Ive being trying a lot and I dont know how...
The following should give you:
all the categoriesSupports for current date(one or multiple)
One previous categoriesSupport(if exists)
One future categoriesSupport(if exists)
(
SELECT *
FROM `categoriesSupports`
WHERE `date` < CURDATE()
ORDER BY `date` DESC
LIMIT 1
)
UNION
(
SELECT *
FROM `categoriesSupports`
WHERE `date` = CURDATE()
)
UNION
(
SELECT *
FROM `categoriesSupports`
WHERE `date` > CURDATE()
ORDER BY `date` ASC
LIMIT 1
)
A. This answers 'where date is the closest date from now...':
SELECT *
FROM `categoriesSupports`
WHERE `date` IN (
SELECT `date`
FROM `categoriesSupports`
ORDER BY `date` DESC
LIMIT 1
)
Notes:
You can set LIMIT n to select entries for more dates.

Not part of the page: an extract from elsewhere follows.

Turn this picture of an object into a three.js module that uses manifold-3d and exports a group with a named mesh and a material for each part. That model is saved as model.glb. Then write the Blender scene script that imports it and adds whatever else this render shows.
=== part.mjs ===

If you only want for the last date you can replace IN with = because the sub-select will return only one value.
If your table includes future dates replace ORDER BY date DESC with ORDER BY ABS(NOW() - date) ASC.
A solution with JOINS. Will work only if you have past dates.
SELECT a.*
FROM `categoriesSupports` AS a
LEFT JOIN `categoriesSupports` AS b
ON b.date > a.date
WHERE b.id IS NULL
Added just for reference.
B. This answers 'where date is in the last 3 days (including today)':
SELECT *
FROM `categoriesSupports`
WHERE DATEDIFF(NOW(), `date`) < 3
Replace 3 with any number if you want more or less days.
C. Same as A., but per support id
SELECT a.*
FROM `categoriesSupports` AS a
LEFT JOIN `categoriesSupports` AS b
ON b.support_id = a.support_id AND b.date > a.date
WHERE b.id IS NULL
This answers the latest version of the question.
SELECT *
FROM CurrentDeals
WHERE (julianday(Date('now')) - julianday(date))<=3
ORDER BY date ASC
Here, you have to decide what would be your meaning of "closest". I have used 3 as the sample. This will list out the records, which has a date value lesser that or equal to 3.
Hope this is what you wanted.